Émancipation sociale et école publique

mardi 10 août 2021.
 

Par Claude Lelièvre

Elle a osé ! L’historienne Laurence De Cock a mis au centre de son dernier livre la problématique de « l’émancipation sociale », une vieille lune pour certains d’autant que les « néolibéraux » se sont efforcés de détourner le sens du beau terme d’ « émancipation » en « libre entreprise de soi ».

C’est en toute conscience que Laurence De Cock a relevé ce défi, comme on peut le voir dès son introduction : « Puisque celles et ceux qui œuvrent pour un projet égalitaire de transformation sociale semblent aujourd’hui cantonnés à une position défensive, peut-être est-ce le bon moment de se compter, de reprendre la main et de revitaliser le principe d’une école publique, de masse, au service de l’émancipation sociale. Comme nombre de mots galvaudés, celui d’émancipation est aujourd’hui récupéré jusque chez les néolibéraux. L’émancipation devient alors la libre entreprise de soi, à la manière d’un entrepreneuriat permettant de sortir de sa condition sociale par l’effort et le mérite […]. Rien d’étonnant à ce que le ministre de l’Education du gouvernement d’Emmanuel Macron soit le premier promoteur de cette redéfinition.[...]. Une véritable émancipation ne s’en tient pas à cette définition réductrice[...] . L’émancipation sociale, comme individuelle, fait le pari de l’utilité du collectif, non comme cadre d’émulation par la concurrence, mais pour construire une coopération guidée par l’impératif de justice sociale et donc au service de celles et ceux qui en ont le plus besoin »
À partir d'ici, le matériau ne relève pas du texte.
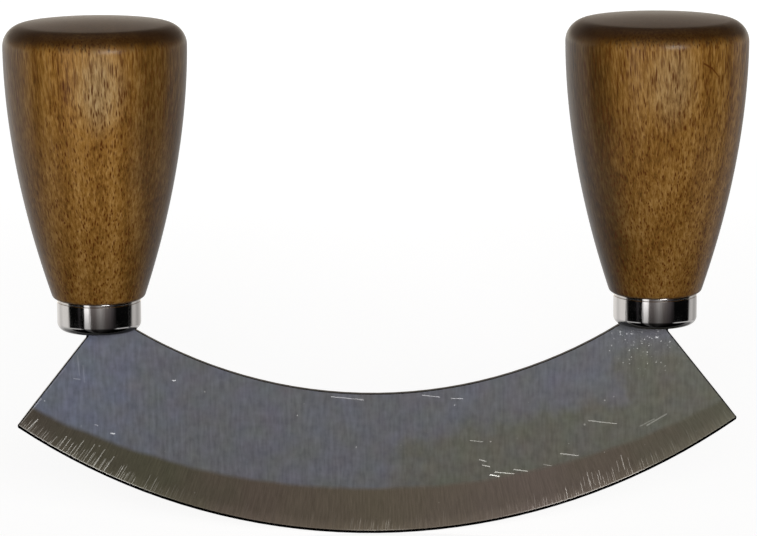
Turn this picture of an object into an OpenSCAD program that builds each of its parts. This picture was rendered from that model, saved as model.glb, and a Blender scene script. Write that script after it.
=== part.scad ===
/* [Blade] */
// Distance between the corners of the two tips, before they are rounded
blade_span = 178.6; // [160:0.1:200]
// Height of the blade at its middle, from cutting edge to spine
blade_height = 35.5; // [30:0.5:42]
// Thickness of the steel sheet
blade_t = 1.8; // [1.2:0.1:2.6]
// Radius of the rocking curve along the cutting edge
edge_r = 155.5; // [135:0.5:180]
// Rounding of the two tips
tip_r = 0.8; // [0.5:0.1:3]
// Height of the ferrule seats above the lowest point of the edge
seat_z = 52.5; // [48:0.5:58]
// Reach of the blade's inner shoulder from the handle's axis
shoulder_reach = 8.55; // [6:0.05:10]

/* [Grind] */
// Height of the ground band at the middle of the blade
grind_h = 11.8; // [7:0.1:16]
// Radius of the line where the ground band starts
grind_r = 180; // [160:1:230]
// Thickness left behind the sharpened edge
ground_t = 0.5; // [0.3:0.05:0.8]
// Angle of each side of the sharpened edge, in degrees
sharpen_angle = 18; // [12:1:25]
// Width of the cutting edge itself
edge_t = 0.1; // [0.05:0.01:0.2]

/* [Tangs] */
// Width of each tang
tang_w = 6.5; // [4:0.1:8]
// Length of each tang above the ferrule seat
tang_len = 39.5; // [25:0.5:42]
// How much thinner than the sheet a tang is on each face, to pass its slot
tang_relief = 0.05; // [0.02:0.01:0.2]
// Bevel on the corners of the tang's end
tang_bevel = 1.5; // [0.5:0.1:1.9]
// Straight neck of the tang below the ferrule
neck_h = 2; // [0.5:0.1:5]

/* [Ferrules] */
// Outer diameter of a ferrule
ferrule_d = 20.6; // [18.5:0.1:24]
// Height of a ferrule
ferrule_h = 7.9; // [6:0.1:11]
// Thickness of the ferrule's drawn sheet
ferrule_wall = 0.7; // [0.4:0.05:1]
// Outer rounding of the ferrule's bottom corner
ferrule_corner = 2; // [1.2:0.1:3]

/* [Handles] */
// Distance from a tip's corner in to the handle's axis
handle_inset = 20.85; // [18:0.05:26]
// Height of the wood above its ferrule, up to the top of the dome
handle_h = 68.6; // [60:0.1:80]
// Largest diameter of a handle, where its crown begins
handle_d = 44.8; // [38:0.1:52]
// How far the wood's foot stands out past the ferrule
foot_overhang = 0.9; // [0.5:0.05:2]
// Rounding of the foot's lower edge
foot_round = 1.4; // [0.4:0.1:1.6]
// Power of the side's swell, where 1 is a straight cone
swell = 1.86; // [1.3:0.01:2.4]
// Rounding between the side and the top
crown_r = 5.4; // [3:0.1:9]
// Radius of the domed top
dome_r = 150; // [80:1:300]

/* [Bores] */
// Least thickness of resin between a tang's corners and its bore
resin_film = 1.1; // [0.5:0.1:2]
// Depth of the bore past the end of the tang
bore_spare = 3; // [1:0.5:6]
// Full angle of the drill point at the bore's end, in degrees
drill_angle = 118; // [90:1:140]

/* [Fits] */
// Gap between a tang and the slot in its ferrule
slot_clearance = 0.1; // [0.05:0.05:0.3]
// Gap between the handle's tenon and the inside of the ferrule
tenon_clearance = 0.08; // [0.02:0.01:0.2]
// Gap between the cured resin and the wall of the bore
resin_clearance = 0.05; // [0.02:0.01:0.1]

/* [Hidden] */
$fn = 96;

steel = [0.40, 0.41, 0.43];
bright_steel = [0.72, 0.72, 0.74];
walnut = [0.45, 0.32, 0.15];
amber_resin = [0.55, 0.42, 0.22];

// Steps along the curves of the turned profiles
side_steps = 28;
crown_steps = 12;
dome_steps = 10;
corner_steps = 8;

// Blade outline: x runs along the blade and y is the height above the edge
half_span = blade_span / 2;
half_spacing = half_span - handle_inset;
edge_centre = [0, edge_r];
tip = [half_span, edge_r - sqrt(pow(edge_r, 2) - pow(half_span, 2))];
tang_in = half_spacing - tang_w / 2;
tang_out = half_spacing + tang_w / 2;
tang_t = blade_t - 2 * tang_relief;
neck_foot = [tang_out, seat_z - neck_h];

// The spine is the arc through its lowest point and the two inner shoulders
spine_x = half_spacing - shoulder_reach;
spine_rise = seat_z - blade_height;
spine_r = (pow(spine_x, 2) + pow(spine_rise, 2)) / (2 * spine_rise);

// The tip's rounding has its centre a little nearer to the end edge and to the
// cutting edge than its radius, so that its arc crosses both of them cleanly
inset = 0.97 * tip_r;
along = (neck_foot - tip) / norm(neck_foot - tip);
inward = [-along[1], along[0]];
inset_tip = tip + inset * inward - edge_centre;
run_in = inset_tip * along;
run = -run_in - sqrt(pow(run_in, 2) - inset_tip * inset_tip + pow(edge_r - inset, 2));
round_centre = edge_centre + inset_tip + run * along;
to_edge = (round_centre - edge_centre) / norm(round_centre - edge_centre);
to_tip = (tip - round_centre) / norm(tip - round_centre);

// Ferrule, tenon and bore
ferrule_r = ferrule_d / 2;
floor_z = seat_z + ferrule_wall;
foot_z = seat_z + ferrule_h;
corner_centre = [ferrule_r - ferrule_corner, seat_z + ferrule_corner];
tenon_inset = ferrule_wall + tenon_clearance;
bore_r = norm([tang_w, tang_t]) / 2 + resin_film;
bore_end_z = seat_z + tang_len + bore_spare;

// Handle profile: the crown's arc is tangent to the side and to the dome
handle_r = handle_d / 2;
foot_r = ferrule_r + foot_overhang;
crown_x = handle_r - crown_r;
dome_drop = sqrt(pow(dome_r - crown_r, 2) - pow(crown_x, 2));
crown_z = foot_z + handle_h + dome_drop - dome_r;
dome_centre = [0, crown_z - dome_drop];
crown_end = atan2(dome_drop, crown_x);

// The foot's rounding is tangent to the underside and to the swelling side
foot_lean = atan((handle_r - foot_r) * swell / (crown_z - foot_z));
foot_centre = [foot_r + foot_round * (tan(foot_lean) - 1 / cos(foot_lean)), foot_z + foot_round];
side_start = foot_z + foot_round * (1 - sin(foot_lean));

function arc(centre, r, from, to, steps) =
    [for (i = [0:steps]) let (a = from + (to - from) * i / steps)
        centre + r * [cos(a), sin(a)]];

function side_r(z) =
    handle_r - (handle_r - foot_r) * pow((crown_z - z) / (crown_z - foot_z), swell);

function side_points() =
    [for (i = [1:side_steps]) let (z = side_start + (crown_z - side_start) * i / side_steps)
        [side_r(z), z]];

module upright() {
    rotate([90, 0, 0]) children();
}

module at_left() {
    mirror([1, 0, 0]) at_right() children();
}

module at_right() {
    translate([half_spacing, 0, 0]) children();
}

function tang_points() = let (top = seat_z + tang_len)
    [neck_foot, [tang_out, top - tang_bevel], [tang_out - tang_bevel, top],
     [tang_in + tang_bevel, top], [tang_in, top - tang_bevel], [tang_in, neck_foot[1]]];

// The right half of the blade between its chord and the seats, with its tang
function half_points() =
    concat([[0, 0], [half_span, 0], tip], [for (i = [0:4]) tang_points()[i]],
           [[tang_in, seat_z], [0, seat_z]]);

function mirrored(points) =
    [for (i = [len(points) - 1:-1:0]) [-points[i][0], points[i][1]]];

// What the rounding takes off a tip
module tip_waste() {
    difference() {
        polygon([for (out = [[0, 0], -2 * inward, 3 * to_tip, 2 * to_edge])
            round_centre + tip_r * out]);
        translate(round_centre) circle(r = tip_r);
    }
}

module blade_outline() {
    difference() {
        intersection() {
            translate(edge_centre) circle(r = edge_r);
            polygon(concat(half_points(), mirrored(half_points())));
        }
        intersection() {
            translate([0, blade_height + spine_r]) circle(r = spine_r);
            translate([0, seat_z]) square([spine_x + tang_in, 2 * seat_z], center = true);
        }
        tip_waste();
        mirror([1, 0]) tip_waste();
    }
}

// A disc whose two faces slope together: as thick as the sheet at face_r, and
// thinner by slope on each side for every millimetre further out
module grinding_form(centre_z, face_r, slope, rim_t) {
    inner_r = face_r - blade_t / 2 / slope;
    rim_r = face_r + (blade_t - rim_t) / 2 / slope;
    translate([0, 0, centre_z]) upright() rotate_extrude()
        polygon([[0, -blade_t], [inner_r, -blade_t], [rim_r, -rim_t / 2],
                 [rim_r, rim_t / 2], [inner_r, blade_t], [0, blade_t]]);
}

module blade() {
    band_slope = (blade_t - ground_t) / 2 / grind_h;
    edge_slope = tan(sharpen_angle);
    color(steel) difference() {
        intersection() {
            upright() linear_extrude(blade_t, center = true) blade_outline();
            grinding_form(grind_h + grind_r, grind_r, band_slope, ground_t / 2);
            grinding_form(edge_r, edge_r - (blade_t - edge_t) / 2 / edge_slope, edge_slope,
                          edge_t / 2);
        }
        for (y = [tang_t / 2, -tang_t / 2 - blade_t])
            translate([-half_span, y, seat_z]) cube([blade_span, blade_t, 2 * tang_len]);
    }
}

// The bore for a tang, or what fills it when it is smaller by a gap all round
module bore_form(start_z, gap) {
    r = bore_r - gap;
    end_z = bore_end_z - gap;
    rotate_extrude()
        polygon([[0, start_z], [r, start_z], [r, end_z],
                 [0, end_z + r / tan(drill_angle / 2)]]);
}

module handle() {
    tenon_end = floor_z + tenon_clearance;
    color(walnut) difference() {
        rotate_extrude()
            polygon(concat(
                [[0, tenon_end]],
                arc(corner_centre, ferrule_corner - tenon_inset, -90, 0, corner_steps),
                [[ferrule_r - tenon_inset, foot_z]],
                arc(foot_centre, foot_round, -90, -foot_lean, corner_steps),
                side_points(),
                arc([crown_x, crown_z], crown_r, 0, crown_end, crown_steps),
                arc(dome_centre, dome_r, crown_end, 90, dome_steps)));
        bore_form(seat_z, 0);
    }
}

module ferrule() {
    color(bright_steel) difference() {
        rotate_extrude()
            polygon(concat(
                [[0, seat_z]],
                arc(corner_centre, ferrule_corner, -90, 0, corner_steps),
                [[ferrule_r, foot_z], [ferrule_r - ferrule_wall, foot_z]],
                arc(corner_centre, ferrule_corner - ferrule_wall, 0, -90, corner_steps),
                [[0, floor_z]]));
        translate([0, 0, seat_z])
            cube([tang_w + 2 * slot_clearance, tang_t + 2 * slot_clearance, 4 * ferrule_wall],
                 center = true);
    }
}

module tang_resin() {
    color(amber_resin) difference() {
        bore_form(floor_z, resin_clearance);
        translate([-half_spacing, 0, 0]) upright() linear_extrude(tang_t, center = true)
            polygon(tang_points());
    }
}

blade();
at_left() handle();  // left_handle
at_right() handle();  // right_handle
at_left() ferrule();  // left_ferrule
at_right() ferrule();  // right_ferrule
at_left() tang_resin();  // left_tang_resin
at_right() tang_resin();  // right_tang_resin
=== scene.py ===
"""Looks of a two-handled rocking knife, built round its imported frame.

The blade is a ground and brushed steel sheet, the knobs are turned and lacquered walnut, and
polished steel collars close the joints between them. Lengths are in millimetres until they
reach Blender, where one unit is a metre.
"""

from __future__ import annotations

import logging
import math
from dataclasses import dataclass
from enum import Enum
from typing import Sequence

import bpy
from mathutils import Matrix, Vector

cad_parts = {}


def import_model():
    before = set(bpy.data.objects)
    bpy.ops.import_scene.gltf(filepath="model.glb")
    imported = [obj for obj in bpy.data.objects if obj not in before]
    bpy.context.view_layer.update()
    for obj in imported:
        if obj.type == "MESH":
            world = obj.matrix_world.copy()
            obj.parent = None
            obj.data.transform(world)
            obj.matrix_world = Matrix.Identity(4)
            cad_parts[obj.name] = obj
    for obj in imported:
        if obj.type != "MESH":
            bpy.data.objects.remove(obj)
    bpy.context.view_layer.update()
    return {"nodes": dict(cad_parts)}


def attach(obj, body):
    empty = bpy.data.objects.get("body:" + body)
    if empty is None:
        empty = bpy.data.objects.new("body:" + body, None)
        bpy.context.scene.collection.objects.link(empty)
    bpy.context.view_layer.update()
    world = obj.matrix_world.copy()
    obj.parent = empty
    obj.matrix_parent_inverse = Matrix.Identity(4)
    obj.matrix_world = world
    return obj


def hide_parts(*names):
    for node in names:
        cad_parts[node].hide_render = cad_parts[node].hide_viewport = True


MM = 0.001
BODY = "root"
log = logging.getLogger("rocking_knife")

Colour = tuple[float, float, float, float]
Point = tuple[float, float]
Place = tuple[float, float, float]
Stops = Sequence[tuple[float, Colour | float]]

# Sizes that more than one piece shares: the knobs' axes, and where their collars sit
AXIS_X = 68.45
SEAT_Z = 52.5
COLLAR_H = 7.9
LATHE_STEPS = 144
LATHE_WELD = 0.001
# A facet of the blade faces front or back where more than this share of its normal does
FACING = 0.9


class Side(Enum):
    """Which end of the blade a knob and its collar stand on, by the sign of X."""

    LEFT = -1
    RIGHT = 1

    @property
    def word(self) -> str:
        """The side's name as the nodes spell it."""
        return self.name.lower()


def linear(code: str) -> Colour:
    """Turns six sRGB hex digits into the linear colour that Blender's sockets take."""
    shares = [int(code[i : i + 2], 16) / 255 for i in (0, 2, 4)]
    red, green, blue = (
        s / 12.92 if s <= 0.04045 else ((s + 0.055) / 1.055) ** 2.4 for s in shares
    )
    return (red, green, blue, 1.0)


def grey(level: float) -> Colour:
    """A linear grey."""
    return (level, level, level, 1.0)


def direction(azimuth: float, elevation: float) -> Vector:
    """The unit vector at an angle to the right of the front and one above level, in degrees."""
    turn, tilt = math.radians(azimuth), math.radians(elevation)
    level = math.cos(tilt)
    return Vector((math.sin(turn) * level, -math.cos(turn) * level, math.sin(tilt)))


def add_node(
    tree: bpy.types.NodeTree,
    kind: str,
    inputs: dict[int | str, object] | None = None,
    out: int | str = 0,
    **settings: object,
) -> Wire | None:
    """Adds a node with its settings, values and links.

    Args:
        tree: The node tree that takes the node.
        kind: The node's type name, without the ShaderNode in front.
        inputs: What each input gets, by its index or name: a wire to link, or a value.
        out: Which output to return, if the node has any.
        settings: Properties of the node itself.
    """
    node = tree.nodes.new("ShaderNode" + kind)
    for name, value in settings.items():
        setattr(node, name, value)
    for key, value in (inputs or {}).items():
        if isinstance(value, Wire):
            tree.links.new(value.socket, node.inputs[key])
        else:
            node.inputs[key].default_value = value
    return Wire(node.outputs[out]) if len(node.outputs) else None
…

Après deux chapitres consacrés à faire l’analyse au vitriol des réformes éducatives de ces dernières années, Laurence De Cock en vient à ce qui est la nouveauté essentielle de son projet : revisiter à sa façon l’histoire de l’Ecole de façon à s’appuyer sur certains de ses repères « émancipateurs’ » (notamment la « Révolution française », « Jean Zay », le « Plan Langevin Wallon », et surtout « l’Education nouvelle ») de façon à ce que cet historique en profondeur puisse mettre en perspective ses propositions (car elle a le mérite d’en faire) : « Pour un service public de la maternelle à l’université » ; « l’Ecole comme antichambre de la vie en société ? » ; « Dans l’école on travaille et on apprend » ; « L’Ecole comme un espace laïque et universel » ; « Des programmes pour penser » ; « Pédagogie et émancipation ».

Les intitulés de ces propositions peuvent être tout à fait évocateurs ou quelque peu énigmatiques selon que l’on est initié ou non à tel ou tel champ de référence ou domaine historique. Elles ont en tout cas le mérite d’ouvrir la discussion en vue de perspectives d’avenir en ne se cantonnant pas à des diatribes défensives et en assumant une ligne clairement définie.

« Ecole publique et émancipation sociale », aux éditions Agone-Contrefeux, 215 pages, 16 euros.